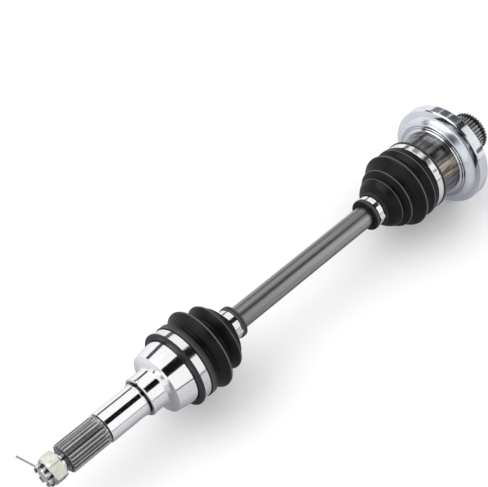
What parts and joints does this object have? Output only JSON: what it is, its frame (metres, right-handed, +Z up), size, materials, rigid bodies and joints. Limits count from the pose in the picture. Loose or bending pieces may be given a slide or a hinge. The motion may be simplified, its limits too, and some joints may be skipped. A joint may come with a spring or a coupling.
{
  "type": "cv axle",
  "caption": "Drive axle with a fixed ball joint, a plunging ball joint, rubber boots and splined stubs that carries torque to a driven wheel.",
  "frame": {"origin": "on the axle's centre line, at the middle of its overall length", "axes": "+X along the axle from the wheel nut to the gearbox stub, +Z up"},
  "size_m": [0.5594, 0.104, 0.104],
  "materials": {
    "satin_steel": "satin ground",
    "bright_steel": "polished",
    "dark_steel": "burnished, turned",
    "bearing_steel": "hardened and ground",
    "spring_steel": "blackened",
    "stainless": "bright rolled",
    "flange_zinc": "pale blue zinc plate",
    "nut_zinc": "clear zinc plate",
    "pin_wire": "plain wire",
    "boot_rubber": "satin moulded"
  },
  "bodies": {
    "shaft": {"shaft": "satin_steel", "outer_race": "bearing_steel", "outer_race_circlip": "spring_steel", "inner_race": "bearing_steel", "inner_race_circlip": "spring_steel", "outer_boot_small_clamp": "stainless", "inner_boot_small_clamp": "stainless"},
    "outer_cage": {"outer_cage": "spring_steel", "outer_ball_1": "bearing_steel", "outer_ball_2": "bearing_steel", "outer_ball_3": "bearing_steel", "outer_ball_4": "bearing_steel", "outer_ball_5": "bearing_steel", "outer_ball_6": "bearing_steel"},
    "wheel_joint": {"wheel_stub": "bright_steel", "castle_nut": "nut_zinc", "cotter_pin": "pin_wire", "outer_boot": "boot_rubber", "outer_boot_large_clamp": "stainless"},
    "inner_cage": {"inner_cage": "spring_steel", "inner_ball_1": "bearing_steel", "inner_ball_2": "bearing_steel", "inner_ball_3": "bearing_steel", "inner_ball_4": "bearing_steel", "inner_ball_5": "bearing_steel", "inner_ball_6": "bearing_steel"},
    "inner_boot": {"inner_boot": "boot_rubber"},
    "gearbox_joint": {"gearbox_cup": "dark_steel", "dust_flange": "flange_zinc", "cup_stop_ring": "spring_steel", "stub_circlip": "spring_steel", "inner_boot_large_clamp": "stainless"}
  },
  "joints": [
    {"name": "outer_swing", "type": "hinge", "parent": "shaft", "child": "outer_cage", "pos_m": [-0.134, 0, 0], "axis": [0, 0, 1], "range_deg": [-28, 28], "deforming": ["outer_boot"]},
    {"name": "outer_bend", "type": "hinge", "parent": "outer_cage", "child": "wheel_joint", "pos_m": [-0.134, 0, 0], "axis": [0, 1, 0], "range_deg": [-28, 28], "deforming": ["outer_boot"]},
    {"name": "inner_swing", "type": "hinge", "parent": "shaft", "child": "inner_cage", "pos_m": [0.2015, 0, 0], "axis": [0, 0, 1], "range_deg": [-16, 16], "deforming": ["inner_boot"]},
    {"name": "inner_bend", "type": "hinge", "parent": "inner_cage", "child": "inner_boot", "pos_m": [0.2015, 0, 0], "axis": [0, 1, 0], "range_deg": [-16, 16], "deforming": ["inner_boot"]},
    {"name": "plunge", "type": "slide", "parent": "inner_boot", "child": "gearbox_joint", "axis": [1, 0, 0], "range_m": [-0.01, 0.006], "deforming": ["inner_boot"]}
  ]
}
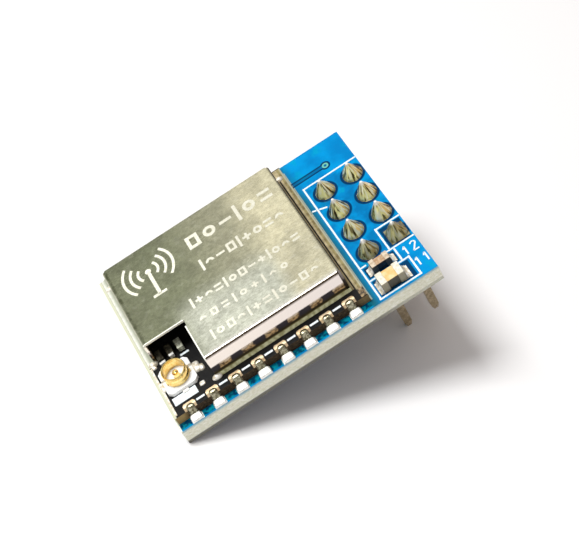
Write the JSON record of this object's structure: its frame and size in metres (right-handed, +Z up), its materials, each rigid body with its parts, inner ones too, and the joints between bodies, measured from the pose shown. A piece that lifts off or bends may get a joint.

**Written request:** Give the records above again, word for word.

**Exercise response:**
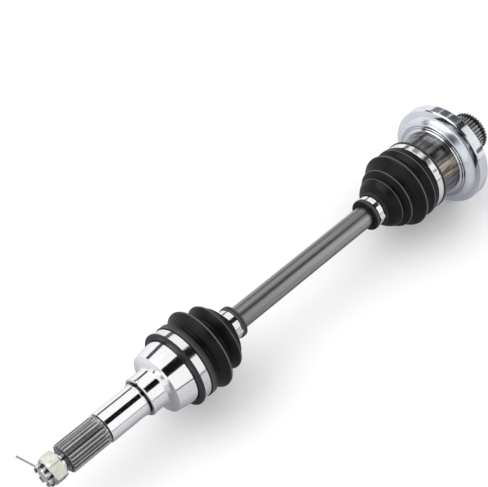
What parts and joints does this object have? Output only JSON: what it is, its frame (metres, right-handed, +Z up), size, materials, rigid bodies and joints. Limits count from the pose in the picture. Loose or bending pieces may be given a slide or a hinge. The motion may be simplified, its limits too, and some joints may be skipped. A joint may come with a spring or a coupling.
{
  "type": "cv axle",
  "caption": "Drive axle with a fixed ball joint, a plunging ball joint, rubber boots and splined stubs that carries torque to a driven wheel.",
  "frame": {"origin": "on the axle's centre line, at the middle of its overall length", "axes": "+X along the axle from the wheel nut to the gearbox stub, +Z up"},
  "size_m": [0.5594, 0.104, 0.104],
  "materials": {
    "satin_steel": "satin ground",
    "bright_steel": "polished",
    "dark_steel": "burnished, turned",
    "bearing_steel": "hardened and ground",
    "spring_steel": "blackened",
    "stainless": "bright rolled",
    "flange_zinc": "pale blue zinc plate",
    "nut_zinc": "clear zinc plate",
    "pin_wire": "plain wire",
    "boot_rubber": "satin moulded"
  },
  "bodies": {
    "shaft": {"shaft": "satin_steel", "outer_race": "bearing_steel", "outer_race_circlip": "spring_steel", "inner_race": "bearing_steel", "inner_race_circlip": "spring_steel", "outer_boot_small_clamp": "stainless", "inner_boot_small_clamp": "stainless"},
    "outer_cage": {"outer_cage": "spring_steel", "outer_ball_1": "bearing_steel", "outer_ball_2": "bearing_steel", "outer_ball_3": "bearing_steel", "outer_ball_4": "bearing_steel", "outer_ball_5": "bearing_steel", "outer_ball_6": "bearing_steel"},
    "wheel_joint": {"wheel_stub": "bright_steel", "castle_nut": "nut_zinc", "cotter_pin": "pin_wire", "outer_boot": "boot_rubber", "outer_boot_large_clamp": "stainless"},
    "inner_cage": {"inner_cage": "spring_steel", "inner_ball_1": "bearing_steel", "inner_ball_2": "bearing_steel", "inner_ball_3": "bearing_steel", "inner_ball_4": "bearing_steel", "inner_ball_5": "bearing_steel", "inner_ball_6": "bearing_steel"},
    "inner_boot": {"inner_boot": "boot_rubber"},
    "gearbox_joint": {"gearbox_cup": "dark_steel", "dust_flange": "flange_zinc", "cup_stop_ring": "spring_steel", "stub_circlip": "spring_steel", "inner_boot_large_clamp": "stainless"}
  },
  "joints": [
    {"name": "outer_swing", "type": "hinge", "parent": "shaft", "child": "outer_cage", "pos_m": [-0.134, 0, 0], "axis": [0, 0, 1], "range_deg": [-28, 28], "deforming": ["outer_boot"]},
    {"name": "outer_bend", "type": "hinge", "parent": "outer_cage", "child": "wheel_joint", "pos_m": [-0.134, 0, 0], "axis": [0, 1, 0], "range_deg": [-28, 28], "deforming": ["outer_boot"]},
    {"name": "inner_swing", "type": "hinge", "parent": "shaft", "child": "inner_cage", "pos_m": [0.2015, 0, 0], "axis": [0, 0, 1], "range_deg": [-16, 16], "deforming": ["inner_boot"]},
    {"name": "inner_bend", "type": "hinge", "parent": "inner_cage", "child": "inner_boot", "pos_m": [0.2015, 0, 0], "axis": [0, 1, 0], "range_deg": [-16, 16], "deforming": ["inner_boot"]},
    {"name": "plunge", "type": "slide", "parent": "inner_boot", "child": "gearbox_joint", "axis": [1, 0, 0], "range_m": [-0.01, 0.006], "deforming": ["inner_boot"]}
  ]
}
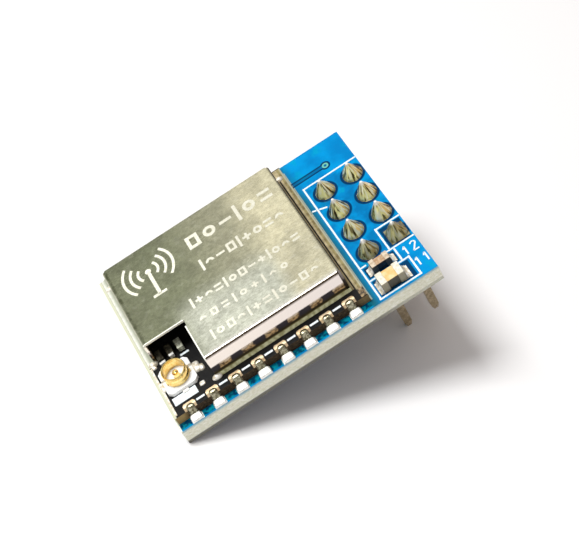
Write the JSON record of this object's structure: its frame and size in metres (right-handed, +Z up), its materials, each rigid body with its parts, inner ones too, and the joints between bodies, measured from the pose shown. A piece that lifts off or bends may get a joint.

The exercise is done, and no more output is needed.